Part of that use of time should definitely be asking yourself "Am I pursuing the right goal?" as you learn more, but a fair number of people get it right.
Don't use goals to measure "Success" per se but rather, yourself. It's a great lens to see trends in what is important to you in thought and practice and where they diverge.
Shoot me an email at greg@readme.io if you want to talk more
I'm curious as to the exact take-away here. The author seemed a bit naive. The investors approached him with a bad idea that has numerous potentials for conflicts of interest, and he gave in, believing verbal promises would eliminate those conflicts.

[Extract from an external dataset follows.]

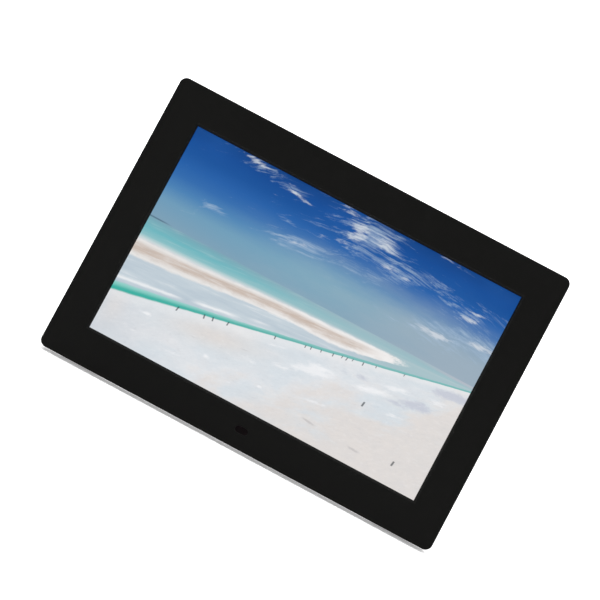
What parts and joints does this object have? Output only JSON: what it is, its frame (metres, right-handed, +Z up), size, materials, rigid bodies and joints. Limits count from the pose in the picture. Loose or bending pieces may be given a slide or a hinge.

I would guess that if you want to get into the idea business, you should probably fund yourself using your own ideas and your own implementations. It's a pretty abstract business model, one that can very easily devolve into "we will do anything for anybody who will give us money". So you need a pretty strong vision and leadership skills to keep that from happening.
Goals and plans, especially 5 years in the future, can be hard to keep up with but the feeling of achievement at the end if truly amazing. I think even the practice of just sitting down and setting goals and making realistic plans goes a long way to helping you get there.
I just signed up for readme.io last night and it is an incredible product. The attention to detail is astounding. I've just become a big fan of yours. Never wait again. Your execution is too good.